Ils ont intenté différents recours concernant leurs conditions de vie dans ce camp, pointant en particulier leur enfermement, l'ouverture de leur courrier par l'administration du camp, la réaffectation des prestations sociales dues à leur famille aux dépenses du camp et de leur scolarisation dans une école interne à la structure, en dehors du système éducatif de droit commun.

Plus de 19 500 euros aux quatre requérants

Les juridictions administratives françaises ont déjà estimé que la responsabilité pour faute de l'Etat était engagée et la France leur a déjà versé 15 000 euros en réparation des préjudices matériel et moral subis. Cependant, la CEDH, bien que « consciente de la difficulté de chiffrer les préjudices subis par les requérants », « considère que les montants accordés par les juridictions internes en l'espèce ne constituent pas une réparation adéquate et suffisante pour redresser les violations constatées ».

S'agissant de traitements inhumains et dégradants, « les sommes allouées aux requérants sont modiques par comparaison avec ce que la cour octroie généralement dans les affaires relatives à des conditions de détention indignes ». « Elle en déduit que ces sommes n'ont pas couvert les préjudices liés aux autres violations de la Convention [européenne des droits de l'homme] », estime la Cour européenne.

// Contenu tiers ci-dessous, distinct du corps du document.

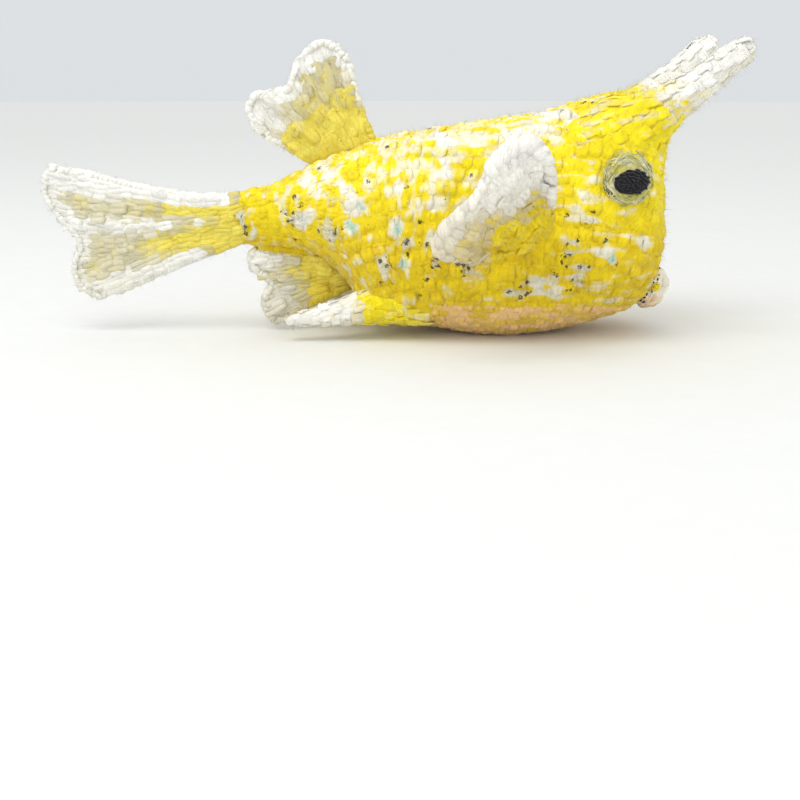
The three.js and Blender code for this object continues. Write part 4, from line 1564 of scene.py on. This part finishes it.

Celle-ci condamne ainsi la France à verser plus de 19 500 euros aux quatre requérants, issus de la même famille, au prorata de leur temps passé dans le camp de Bias. Le cinquième requérant, dont le père avait été exécuté en 1957 par le Front de libération national algérien, et qui avait rejoint la France en 1980, n'a en revanche pas obtenu gain de cause.


Editorial :

Demain, la CEDH


Pour la première fois dans l'histoire des droits de l'Homme, le drame des harkis sera examiné par la Cour Européenne des Droits de l'Homme (CEDH). La Cour de Strasbourg rendra au cours de l'année 2024 ses premiers arrêts sur cette page sombre de l'Histoire de la France.

La France, pays des droits de l'Homme, sera-t-elle condamnée pour avoir infligé un traitement inhumain et dégradant, notamment au camp de Bias dans le Lot-et-Garonne, à cette minorité issue de la fin de la Guerre d'Algérie ?

Toujours est-il que les juges européens prennent très au sérieux les premières requêtes déposées par le Comité Harkis et Vérité aux côtés des familles de harkis requérantes. En ce sens, le 7 septembre 2021, la CEDH a mis en demeure la France de s'expliquer sur sa gestion et son administration des familles de harkis sur son sol de 1962 à aujourd'hui. La Cour a aussi souligné dans sa missive qu'elle est susceptible de rendre des arrêts "d'impact" européen.

Face à cette inattendue mise en demeure du 7 septembre 2021, le Gouvernement français s'est alors efforcé de construire très rapidement une stratégie de défense et de mise en échec des instances portées par le Comité Harkis et Vérité devant la CEDH. Le mot d'ordre est simple : la France va dire à la Cour que le dossier harkis vient d'être réglé par l'Etat français, les requêtes portées par le Comité Harkis et Vérité sont dès lors irrecevables.

Le premier acte gouvernemental de cette stratégie de défense et de mise en échec a été la cérémonie du pardon le 20 septembre 2021 à l'Elysée. Le second acte a été ensuite le projet de loi de reconnaissance et de réparation qui est devenu la loi du 23 février 2022 accordant des miettes de réparation aux familles de harkis. Enfin, dans son mémoire en défense déposé début avril 2022 devant la Cour à Strasbourg, le Gouvernement insiste auprès des juges européens sur le fait que des associations de harkis ont été associées et soutiennent la réparation symbolique du Pardon aux harkis et la loi de réparation du 23 février 2022. Instrumentalisés et irresponsables, ces dirigeants associatifs de la communauté harkie participent aux côtés du Gouvernement français à fragiliser les instances des familles de harkis pendantes devant les juges des droits de l'Homme. Comprenne qui pourra !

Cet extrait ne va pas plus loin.